Комментируя данный эпизод, остаётся лишь посочувствовать лётчикам-истребителям, летающим вместе с другим известным пилотом — дважды Героем Советского Союза Е. Я. Савицким. Если рядовым лётчикам было «неуютно» летать с командиром дивизии, можно себе представить их состояние в полёте с командиром корпуса: не дай бог с ним что случится…
К молодым у Смирнова была особая симпатия. Вот один пример. Как-то доложили ему, что в одном из перелетевших на новое место полков оказался «заяц». Кто такой?..
Выяснилось: лётчик рвался на фронт, но его всё держали в тылу. Вот он и решил без команды, без предписания пристроиться к полку и прилетел на фронтовой аэродром. Перед комдивом стоял высокий, худой, в кирзовых сапогах лётчик и, глядя в землю, что-то говорил. Назвался Александром Колдуновым. Поглядел на него комдив, подумал и решил:
— Зачислить Колдунова в полк. Проверить технику пилотирования…
И начал летать Колдунов, да ещё как! Был ведомым в паре, стал ведущим, потом возглавил звено, эскадрилью. Комдив следил за его ростом, помогал, давал советы. В итоге войну Александр Колдунов закончил дважды Героем Советского Союза.
Энергичный, жизнерадостный, активный в общественной жизни, Борис Александрович показал себя не только храбрым лётчиком, но и прекрасным организатором и решительным командиром. Вот что пишет о нём Маршал авиации В. А. Судец:
«Беспримерную стойкость проявили под Будапештом лётчики 288-й истребительной авиационной Павлоградско-Венской Краснознамённой ордена Суворова дивизии… В сложных метеорологических условиях, когда высота облаков не превышала 200-300 метров, истребители вместе с частями штурмовой авиации громили наступавшую группировку противника… 18 января 1945 года фашистские танки прорвались по шоссе с запада к Секешфехервару. Полковнику Смирнову была поставлена задача удерживать аэродромы до утра и наносить удары по танковым колоннам врага, не пропустить их к Будапешту.

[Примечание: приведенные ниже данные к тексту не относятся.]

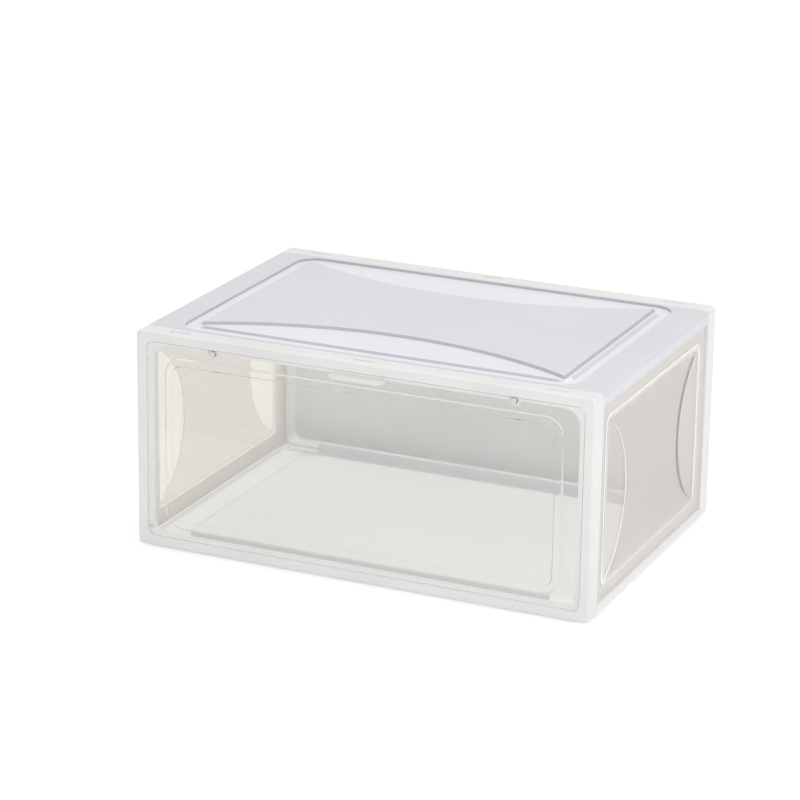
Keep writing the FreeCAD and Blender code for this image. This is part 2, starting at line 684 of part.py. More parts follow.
def make_bottom_panel():
    """The bottom: a rim to stand on, a raised middle that clears the box below, and two upstands."""
    body = new_body("bottom_panel")
    wall = "plate_wall"
    rise = "field_rise - plateau_drop + nest_clearance"
    add_block(body, "rim_plate", "Z", "0", wall, Rectangle(minus(SIDE_X), SIDE_X, PLATE_FRONT, PLATE_BACK))
    top_x, top_y = "well_inset_x + nest_run", "well_inset_y + nest_run"
    loft(body, "Additive", "nest", [(wall, plan("well_inset_x", "well_inset_y", "nest_corner")),
                                    (f"{rise} + {wall}", plan(top_x, top_y, "nest_corner"))])
    foot_x, foot_y = f"well_inset_x + {wall} - nest_run / 2", f"well_inset_y + {wall} - nest_run / 2"
    loft(body, "Subtractive", "nest_hollow",
         [("0", plan(foot_x, foot_y, "nest_corner")),
          (rise, plan(f"{top_x} + {wall} / 2", f"{top_y} + {wall} / 2", "nest_corner"))])
    reach = f"{SIDE_X} - upstand_inset"
    add_block(body, "upstands", "Z", f"{wall} / 2", "upstand_height",
              Rectangle(minus(reach), reach, PLATE_FRONT, f"{PLATE_FRONT} + upstand_wall"),
              Rectangle(minus(reach), reach, f"{PLATE_BACK} - upstand_wall", PLATE_BACK))
    strip_low = "frame_wall + slip_gap"
    strip_top = f"{strip_low} + tongue_wall"
    add_tongues(body, (strip_low, strip_top), (f"{wall} / 2", strip_top), ("hook_sink", strip_low))
    add_skirts(body, f"{wall} / 2", "bottom_skirt", f"{wall} / 2", "rib_height")
    round_long_edges(body, "0")
    return body


# ---------------------------------------------------------------------------------------------------
# Side panels
# ---------------------------------------------------------------------------------------------------
def make_side_panel(side):
    """A side: a plate with a bead round a waisted field, its relief turned outwards."""
    body = new_body(f"{side}_side_panel")
    right = side == "right"

    def span(inner, outer):
        return (inner, outer) if right else (minus(outer), minus(inner))

    face = SIDE_FACE
    add_block(body, "plate", "X", *span(f"{face} - plate_wall", face),
              Rectangle(f"{HINGE_Y} + hinge_boss / 2 + slip_gap", f"{BACK_Y} - frame_wall - slip_gap",
                        "outer_corner + slip_gap", "rim_height - outer_corner - slip_gap"))
    bead = (f"{FRONT_Y} + side_bead_front", f"{BACK_Y} - side_bead_back",
            "side_bead_bottom", "rim_height - side_bead_top")
    inside = (f"{bead[0]} + side_bead_width", f"{bead[1]} - side_bead_width",
              f"{bead[2]} + side_bead_width", f"{bead[3]} - side_bead_width")
    add_block(body, "bead", "X", *span(face, f"{face} + side_bead_rise"),
              Rectangle(*bead, "side_bead_corner"), Rectangle(*inside, "side_bead_corner - side_bead_width"))
    field = Waist(*inside, f"{inside[0]} + side_field_waist", f"{inside[1]} - side_field_waist",
                  standing=True)
    add_block(body, "field", "X", *span(face, f"{face} + side_field_rise"), field)
    return body


# ---------------------------------------------------------------------------------------------------
# Door, magnets and studs
# ---------------------------------------------------------------------------------------------------
def make_door():
    """The door: a clear plate with a bead, a pull tongue, stub pins and holes for the studs."""
    body = new_body("door")
    back = f"{DOOR_Y} + door_wall"
    add_block(body, "plate", "Y", DOOR_Y, back, opening("0 - door_gap", "door_corner"))
    bead = (minus(f"{SIDE_X} - bead_inset"), f"{SIDE_X} - bead_inset",
            "bead_inset_bottom", "rim_height - bead_inset_top")
    inside = (minus(f"{SIDE_X} - bead_inset - bead_width"), f"{SIDE_X} - bead_inset - bead_width",
              "bead_inset_bottom + bead_width", "rim_height - bead_inset_top - bead_width")
    add_block(body, "bead", "Y", f"{DOOR_Y} - bead_rise", DOOR_Y,
              Rectangle(*bead, "bead_corner"), Rectangle(*inside, "bead_corner - bead_width"),
              slope="bead_slope")
    top = "rim_height - pull_drop"
    add_block(body, "pull", "Z", f"{top} - pull_thickness", top,
              Tongue("pull_width", f"{FRONT_Y} - pull_reach", f"{DOOR_Y} + door_wall / 2", "pull_corner"))
    tip = size(f"{FRONT_Y} - pull_reach / 2")
    round_edges(body, "pull_edges", "pull_edge_round", lambda edge: is_pull_edge(edge, tip))
    pin = Circle(HINGE_Y, HINGE_Z, "pin_radius")
    near, far = f"{OPENING_X} - door_gap - pin_root", f"{OPENING_X} + pin_length"
    add_block(body, "pin_right", "X", near, far, pin)
    add_block(body, "pin_left", "X", minus(far), minus(near), pin)
    cut_block(body, "stud_holes", "Y", DOOR_Y, back, *at_catches("stud_shank_radius + stud_fit"))
    return body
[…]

Борис Александрович Смирнов, организовав круговую наземную оборону аэродромов, вооружил весь лётно-технический состав ручными и противотанковыми гранатами. Зенитные аэродромные батареи использовались как истребительно-противотанковые. Даже самолёты, вооруженные 37-мм пушками, были подняты на хвостовые подъёмники и из капониров вели огонь по врагу. Так до утра гитлеровцы не могли захватить аэродромы и продвинуться дальше. Было выиграно время, и подошедшие войсковые резервы укрепили рубежи юго-западнее Секешфехервара».
Командуя 288-й истребительной авиационной Павлодарско-Венской дивизией, полковник Б. А. Смирнов лично участвовал в боевых вылетах ведущим групп, много и плодотворно занимался вопросами по улучшению взаимодействия истребителей с бомбардировщиками и штурмовиками. За время войны он удостаивался высшей полководческой награды — благодарности Верховного Главнокомандующего в приказе — 19 раз! Лишь 6 военачальников Красной Армии удостаивались этой чести чаще, чем он!
Видимо поэтому, несмотря на предубеждённое, почти враждебное отношение И. В. Сталина к авиационным военачальникам, особенно к участникам национально-революционной войны в Испании, 19 апреля 1945 года Полковнику Б. А. Смирнову всё-таки было присвоено воинское звание генерал-майор авиации.
За участие в Великой Отечественной войне был награждён орденами: Красного Знамени, Суворова 2-й степени, Кутузова 2-й степени, Богдана Хмельницкого 2-й степени, Отечественной войны 1-й степени, Красной Звезды; несколькими медалями, в том числе «За победу над Германией» (9.05.1945), «За освобождение Белграда» (9.06.1945), «За взятие Будапешта» (9.06.1945), «За взятие Вены» (9.06.1945). Награждён также иностранными орденами и медалями, в том числе польской медалью «За вашу и нашу свободу», немецкой медалью «Имени Ганса Баймлера».
После окончания войны, Борис Александрович по состоянию здоровья был вынужден расстаться с авиацией. В 1946 году он вышел запас.
Много лет прошло после заключительных боёв Великой Отечественной. Борис Александрович, которого удивительно точно и по — военному кратко Константин Симонов назвал человеком «скромным и благородным», написал несколько книг о своём боевом пути, вёл большую общественную работу, выезжал в города нашей страны и за рубеж. Будучи членом редакционной коллегии журнала «Крылья Родины», он много сделал для освещения там проблем авиационного спорта, воспитания молодёжи в духе советского патриотизма.